On June 7, 2017, the U.S. Department of Labor withdrew the controversial Administrator Interpretations (“AIs”) issued in 2015 and 2016 regarding its guidance on “independent contractors” and “joint employers.” The announcement reads:
“The Department of Labor’s 2015 and 2016 informal guidance on joint employment and independent contractors were withdrawn effective June 7, 2017. Removal of the two administrator interpretations does not change the legal responsibilities of employers under the Fair Labor Standards Act or Migrant and Seasonal Agricultural Worker Protection Act, as reflected in the Department’s long-standing regulations and case law. The Department will continue to fully and fairly enforce all laws within its jurisdiction including the Fair Labor Standards Act and the Migrant and Seasonal Agricultural Worker Protection Act.”
While the post-election conventional wisdom has been that the new leaders of the DOL would review these Administrator Interpretations, no one was sure if the anticipated relief to the employer community would be via a rescission or modification, and it was also not expected for any change to occur until after a new Solicitor of Labor and Wage and Hour Administrator took office (the President has yet to nominate anyone of either of these offices). Thus, the timing of this announcement—while greatly welcomed by the business community—is also somewhat of a surprise. The two AIs limited the misclassification of workers through a stricter independent contractor test and also expanded the definition of joint employer.
The Rescinded Interpretations
Independent Contractors: The July 2015 AI regarded the issue of misclassifying employees as independent contractors. While claiming to merely summarize existing standards, many viewed the newly proclaimed standards as being based on case law that deviated from the legal mainstream and established an “economic reality” or “dependency” test which minimized the element of control held by the contracting party. The case law up until that point, while weighing economic realities, placed a premium on the extent to which a business controlled the contractor. In contrast, the AI gave the lowest weight to the control factor. The bottom line under this definition emphasizing “dependency”, according to the Wage and Hour Administrator at that time, was that few workers could be properly treated as contractors.
Joint Employers: Under the January 2016 AI, joint employment relationships under the Fair Labor Standards Act could arise under two scenarios: 1) horizontal joint employer relationships; and 2) vertical joint employer relationships. The concept regarding horizontal joint employment (i.e., essentially when related businesses share employees) did not significantly deviate from prior doctrine. Regarding vertical joint employers, however, the DOL again selectively picked among judicial precedent to cobble a newly articulated standard, dramatically altering the doctrine from most courts’ application, this time favoring emphasis on the “control” factor, e.g., the control a prime contractor may assert over subcontractors, a franchisor may assert over franchisees, and a business may assert over employees supplied by staffing companies. In essence, the AI made it easier for DOL to deem employers doing business together to be joint employers, and thereby make it easier to hold one of the “joint employers” liable for the alleged wrongs solely made by the other “joint employer.”

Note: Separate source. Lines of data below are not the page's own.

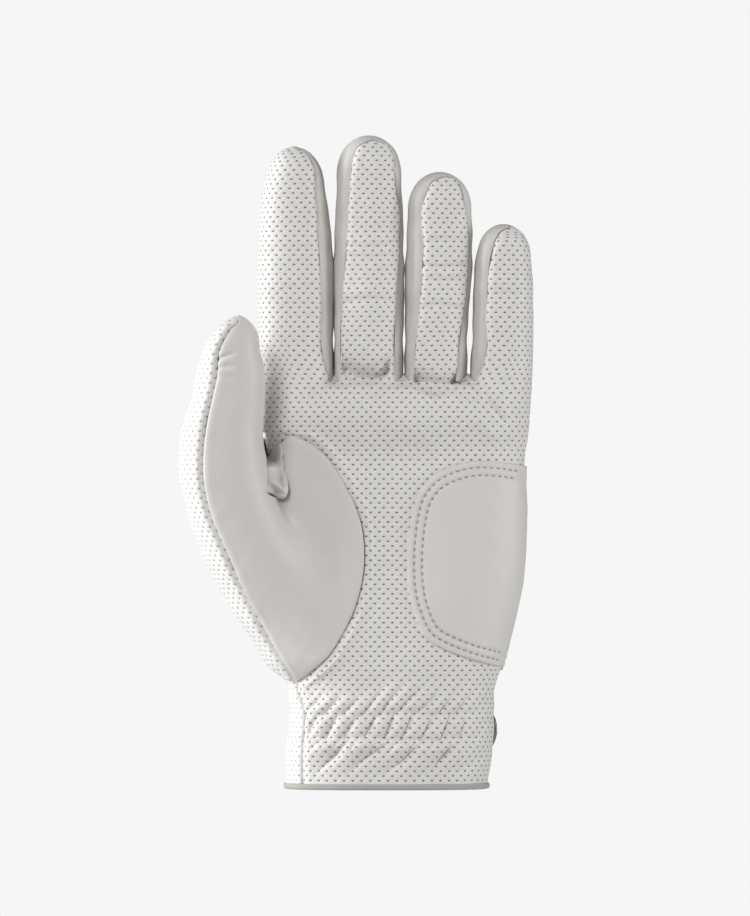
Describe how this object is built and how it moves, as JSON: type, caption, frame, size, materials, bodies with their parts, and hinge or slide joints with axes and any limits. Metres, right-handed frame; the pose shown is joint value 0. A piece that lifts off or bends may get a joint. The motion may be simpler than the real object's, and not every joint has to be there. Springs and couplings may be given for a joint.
{
  "type": "golf glove",
  "caption": "Left-hand golf glove filled out as if worn: perforated palm, smooth thumb and heel patch, bending fingers, elastic wrist, pull-tab closure and magnetic ball marker.",
  "frame": {"origin": "centre of the hand opening, in the plane of the hem", "axes": "+Z from the wrist to the fingertips, the palm faces -Y, the thumb is on the -X side"},
  "size_m": [0.122, 0.0579, 0.2259],
  "materials": {
    "back_leather": "matte, pierced with small holes",
    "marker_chrome": "polished",
    "tab_leather": "matte",
    "binding": "matte woven tape",
    "smooth_leather": "soft satin",
    "thread": "matte",
    "magnet": "satin",
    "hook_fabric": "matte",
    "perforated_palm": "matte, pierced with small holes",
    "loop_fabric": "brushed pile",
    "marker_face": "gloss enamel",
    "holder_plastic": "satin",
    "elastic": "matte woven cover"
  },
  "bodies": {
    "hand": {"back_panel": "back_leather", "cuff_binding": "binding", "heel_patch": "smooth_leather", "heel_patch_stitches_inner": "thread", "heel_patch_stitches_outer": "thread", "index_middle_web": "smooth_leather", "loop_pad": "loop_fabric", "middle_ring_web": "smooth_leather", "palm_panel": "perforated_palm", "ring_little_web": "smooth_leather", "slit_binding": "binding", "tab_anchor": "tab_leather", "thumb_panel": "smooth_leather", "wrist_elastic_lower": "elastic", "wrist_elastic_upper": "elastic"},
    "index_base": {"index_back_base": "back_leather", "index_fourchette_base": "smooth_leather", "index_palm_base": "perforated_palm"},
    "index_tip": {"index_back_tip": "back_leather", "index_fourchette_tip": "smooth_leather", "index_palm_tip": "perforated_palm"},
    "middle_base": {"middle_back_base": "back_leather", "middle_fourchette_base": "smooth_leather", "middle_palm_base": "perforated_palm"},
    "middle_tip": {"middle_back_tip": "back_leather", "middle_fourchette_tip": "smooth_leather", "middle_palm_tip": "perforated_palm"},
    "ring_base": {"ring_back_base": "back_leather", "ring_fourchette_base": "smooth_leather", "ring_palm_base": "perforated_palm"},
    "ring_tip": {"ring_back_tip": "back_leather", "ring_fourchette_tip": "smooth_leather", "ring_palm_tip": "perforated_palm"},
    "little_base": {"little_back_base": "back_leather", "little_fourchette_base": "smooth_leather", "little_palm_base": "perforated_palm"},
    "little_tip": {"little_back_tip": "back_leather", "little_fourchette_tip": "smooth_leather", "little_palm_tip": "perforated_palm"},
    "thumb_base": {"thumb_back_base": "back_leather", "thumb_palm_base": "smooth_leather"},
    "thumb_tip": {"thumb_back_tip": "back_leather", "thumb_palm_tip": "smooth_leather"},
    "closure": {"closure_tab": "tab_leather", "hook_pad": "hook_fabric", "marker_holder": "holder_plastic", "holder_magnet": "magnet"},
    "ball_marker": {"ball_marker": "marker_chrome", "marker_face": "marker_face"}
  },
  "joints": [
    {"name": "index_knuckle", "type": "hinge", "parent": "hand", "child": "index_base", "pos_m": [-0.0319, -0.00619, 0.1535], "axis": [1, 0, 0], "range_deg": [0, 80]},
    {"name": "index_middle_joint", "type": "hinge", "parent": "index_base", "child": "index_tip", "pos_m": [-0.0319, -0.00733, 0.177], "axis": [1, 0, 0], "range_deg": [0, 90]},
    {"name": "middle_knuckle", "type": "hinge", "parent": "hand", "child": "middle_base", "pos_m": [-0.0068, -0.00627, 0.1535], "axis": [1, 0, 0], "range_deg": [0, 80]},
    {"name": "middle_middle_joint", "type": "hinge", "parent": "middle_base", "child": "middle_tip", "pos_m": [-0.0068, -0.00743, 0.179], "axis": [1, 0, 0], "range_deg": [0, 90]},
    {"name": "ring_knuckle", "type": "hinge", "parent": "hand", "child": "ring_base", "pos_m": [0.0172, -0.00573, 0.1525], "axis": [1, 0, 0], "range_deg": [0, 80]},
    {"name": "ring_middle_joint", "type": "hinge", "parent": "ring_base", "child": "ring_tip", "pos_m": [0.0172, -0.007, 0.175], "axis": [1, 0, 0], "range_deg": [0, 90]},
    {"name": "little_knuckle", "type": "hinge", "parent": "hand", "child": "little_base", "pos_m": [0.0396, -0.00512, 0.152], "axis": [1, 0, 0], "range_deg": [0, 80]},
    {"name": "little_middle_joint", "type": "hinge", "parent": "little_base", "child": "little_tip", "pos_m": [0.0396, -0.00663, 0.1695], "axis": [1, 0, 0], "range_deg": [0, 90]},
    {"name": "thumb_knuckle", "type": "hinge", "parent": "hand", "child": "thumb_base", "pos_m": [-0.05096, -0.0207, 0.126], "axis": [-0.5736, -0.8192, 0], "range_deg": [-30, 0]},
    {"name": "thumb_tip_joint", "type": "hinge", "parent": "thumb_base", "child": "thumb_tip", "pos_m": [-0.05201, -0.02206, 0.147], "axis": [-0.5736, -0.8192, 0], "range_deg": [-65, 0]},
    {"name": "closure_opening", "type": "hinge", "parent": "hand", "child": "closure", "pos_m": [-0.02, 0.0233, 0.02], "axis": [0, 0, 1], "range_deg": [0, 120]},
    {"name": "marker_release", "type": "slide", "parent": "closure", "child": "ball_marker", "axis": [0.4664, 0.8846, 0], "range_m": [0, 0.02]}
  ]
}
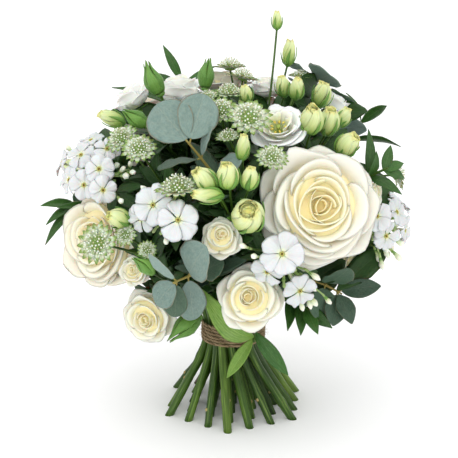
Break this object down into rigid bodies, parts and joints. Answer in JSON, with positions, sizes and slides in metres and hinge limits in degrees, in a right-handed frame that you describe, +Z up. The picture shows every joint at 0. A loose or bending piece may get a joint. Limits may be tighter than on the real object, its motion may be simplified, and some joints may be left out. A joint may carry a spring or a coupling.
{
  "type": "bouquet",
  "caption": "Hand-tied dome of cream roses, spray roses, lisianthus, phlox and astrantia with eucalyptus and ruscus, bound with twine, standing on its cut stems",
  "frame": {"origin": "floor level under the middle of the bouquet's outline; the twine binding stands about over it", "axes": "+Z up from the cut stem ends to the flowers, front of the picture towards -Y, its right towards +X"},
  "size_m": [0.3078, 0.3094, 0.3397],
  "materials": {
    "rose_petals": "soft satin petals, cream in the heart and whiter outside",
    "spray_rose_petals": "soft satin petals, cream to white",
    "lisianthus_petals": "ruffled white petals with a yellow-green throat",
    "phlox_petals": "cool white petals with a yellow-green eye",
    "astrantia": "papery pale green bracts round white florets, on green stalks",
    "green_stems": "smooth green stems, calyxes and closed buds",
    "bud_stems": "slender green stalks with cream-green buds",
    "eucalyptus_leaves": "matt grey-green round leaves with pale edges, on tan stalks",
    "ruscus_leaves": "satin dark green narrow leaves",
    "broad_leaves": "satin light green broad leaves",
    "twine": "coarse brown jute"
  },
  "bodies": {
    "root": {"large_rose_1": "rose_petals", "large_rose_2": "rose_petals", "large_rose_3": "rose_petals", "large_rose_4": "rose_petals", "spray_rose_1": "spray_rose_petals", "spray_rose_2": "spray_rose_petals", "spray_rose_3": "spray_rose_petals", "spray_rose_4": "spray_rose_petals", "spray_rose_5": "spray_rose_petals", "spray_rose_6": "spray_rose_petals", "spray_rose_7": "spray_rose_petals", "spray_rose_8": "spray_rose_petals", "spray_rose_9": "spray_rose_petals", "spray_rose_10": "spray_rose_petals", "spray_rose_11": "spray_rose_petals", "spray_rose_12": "spray_rose_petals", "lisianthus_flower_1": "lisianthus_petals", "lisianthus_flower_2": "lisianthus_petals", "phlox_flowers_1": "phlox_petals", "phlox_flowers_2": "phlox_petals", "phlox_flowers_3": "phlox_petals", "phlox_flowers_4": "phlox_petals", "phlox_flowers_5": "phlox_petals", "twine_binding": "twine", "large_rose_stem_1": "green_stems", "large_rose_stem_2": "green_stems", "large_rose_stem_3": "green_stems", "large_rose_stem_4": "green_stems", "spray_rose_stem_1": "green_stems", "spray_rose_stem_2": "green_stems", "spray_rose_stem_3": "green_stems", "spray_rose_stem_4": "green_stems", "spray_rose_stem_5": "green_stems", "spray_rose_stem_6": "green_stems", "lisianthus_stem_1": "bud_stems", "lisianthus_stem_2": "bud_stems", "lisianthus_stem_3": "bud_stems", "lisianthus_stem_4": "bud_stems", "lisianthus_stem_5": "bud_stems", "phlox_stem_1": "bud_stems", "phlox_stem_2": "bud_stems", "phlox_stem_3": "bud_stems", "phlox_stem_4": "bud_stems", "phlox_stem_5": "bud_stems", "astrantia_spray_1": "astrantia", "astrantia_spray_2": "astrantia", "astrantia_spray_3": "astrantia", "astrantia_spray_4": "astrantia", "astrantia_spray_5": "astrantia", "eucalyptus_spray_1": "eucalyptus_leaves", "eucalyptus_spray_2": "eucalyptus_leaves", "eucalyptus_spray_3": "eucalyptus_leaves", "eucalyptus_spray_4": "eucalyptus_leaves", "eucalyptus_spray_5": "eucalyptus_leaves", "ruscus_spray_1": "ruscus_leaves", "ruscus_spray_2": "ruscus_leaves", "ruscus_spray_3": "ruscus_leaves", "ruscus_spray_4": "ruscus_leaves", "ruscus_spray_5": "ruscus_leaves", "broad_leaf_spray": "broad_leaves"}
  },
  "joints": []
}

The Significance of the Rescissions
After these AIs were published, only a handful of courts had adopted them as being the proper construction of the law. That has not stopped the plaintiffs’ bar from trying to leverage the AIs as support for their cases, nor has it stopped the DOL from applying them in the course of its audits and investigations.
With the rescission of these AIs, the common law as existed prior to 2015 on these issues is again clearly the law of the land. These AIs will no longer serve as a basis for finding liability, and critically, they will not drive the DOL in its investigations going forward. Thus, their rescission signifies is a return to the fairly stable and well established doctrines of the past, which should be welcomed by the business community, although it is likely that the plaintiffs’ bar will still use the arguments contained in the AIs.
The remaining question is whether this also serves as “writing on the wall” with respect to how the EEOC and the NLRB will address these issues, because under their current composition, they have been heading in the direction now rejected by the DOL. This may also be a sign that other initiatives of the former administration may be rolled-back by the new DOL leadership, but some of those actions will likely await until the other leadership positions within the DOL are filled. For instance, it is anticipated that the new administration will reverse course by no longer issuing formal “Wage and Hour Administrator Opinion Letters,” as well as cease from engaging in the relatively new practice of routinely assessing liquidated damages when resolving pre-suit investigations.
In sum, this withdrawal is a good sign that some of the initiatives of the prior administration which appear hostile to employers may be rolled-back, in part or in whole. However, many of those initiatives, depending on the agency, are still—at least according to those agencies—alive and well. Even if the administration softens the government’s views on these issues, the arguments underlying the AIs and related positions of other agencies will continue to be made by plaintiffs’ counsel in the courts, and these issues will—in the end—be resolved in the courts. Consequently, there is nothing in today’s development which should dramatically alter any employer’s operations in the immediate future.